Jonathan Schwartz, the director of interreligious affairs of the Chicago Chapter of the American Jewish Committee puts it well when he writes, “…the Jewish community…must be very careful about how it responds to this film. We have no more business telling Christians how to read their holy scripture or saying the Gospels cannot be trusted, than Christians would have to suggest a preferred reading of or revision of a section of our Torah. Jewish criticism should be focused on the film’s reassertion of the blood curse and collective Jewish guilt for the death of Jesus. We must be clear that our unhappiness stems from the introduction of hurtful, offensive and discredited anti-Jewish stereotypes that serve no fruitful purpose. And that are an affront to God and to all who recognize the divine spark in all of humanity. Our response to this offensive film should be measured and focused. It should not be disproportionate to the size of the actual threat it poses to Jewish welfare and safety. This film makes it more important than ever for like-minded Christians and Jews to reassert their dedication to promoting interfaith harmony and continue to work towards genuine understanding and acceptance.”

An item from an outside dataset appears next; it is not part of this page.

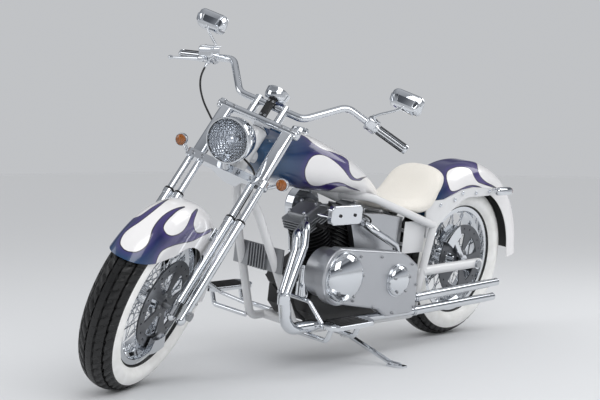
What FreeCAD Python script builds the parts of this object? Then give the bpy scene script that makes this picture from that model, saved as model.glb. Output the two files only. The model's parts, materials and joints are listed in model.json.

It follows from this that we would do well to draw from this film an impetus to implement the URJ program of outreach “Open Doors, Open Minds: Churches and Synagogues Studying Together”. This program was proposed by Rabbi Eric Yoffie at the most recent Biennial of the Reform Movement at which he said, “We must reach out to our neighbors and listen for God’s presence in their voices. Only in this way, speaking our fears while hearing the fears of others, will we build a shared commitment to a moral future….(And so) I ask this Assembly to recommend that each of our member congregations invite a church in their community to participate in a dialogue during the coming year. This initiative will require the participation of rabbis, cantors, ministers, and priests, but is directed primarily at congregational members.”

I hope that you will join me in responding to Gibson’s movie “The Passion of the Christ” by joining with our lay leaders, Cantor Green, and me in establishing this program in our community. Let us work for compassion. And to this, let us all say, Amen.